Many of Rajni's and Krishna's classmates and families have moved to the cities or abroad, but the two decided not just to stay in Nepal but to return to their native district.
"I decided to come back because I feel my own people need my service more than those in the cities," says Krishna, who now works at Chandika VDC, near her birthplace.
She is moved by the heart-breaking poverty, illiteracy and discrimination in Achham's outlying villages, but says she is glad to be doing her bit. "Of course, life is hard, but that is a given. It is what I do that gives me real self-satisfaction," she says.
Sarita GC is from Palpa and works with Rajni. She graduated in nursing and public health, and has worked in many of Nepal's least-developed districts. She was inspired to take up public health after seeing the condition of children there.

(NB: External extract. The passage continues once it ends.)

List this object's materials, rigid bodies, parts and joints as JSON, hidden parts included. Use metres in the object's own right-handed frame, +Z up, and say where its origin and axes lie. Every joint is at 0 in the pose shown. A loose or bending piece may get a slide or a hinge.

Sarita's sister is in Australia and has been trying to convince her to move. Her brother is in Canada and her friends all have comfortable jobs in Kathmandu.
Asked what keeps her going in Achham's dirt-poor villages, Sarita replies: "Using my skills and knowledge to help save the lives of fellow Nepalis gives me a feeling of tremendous fulfillment. I don't think I would get that in any other job anywhere else."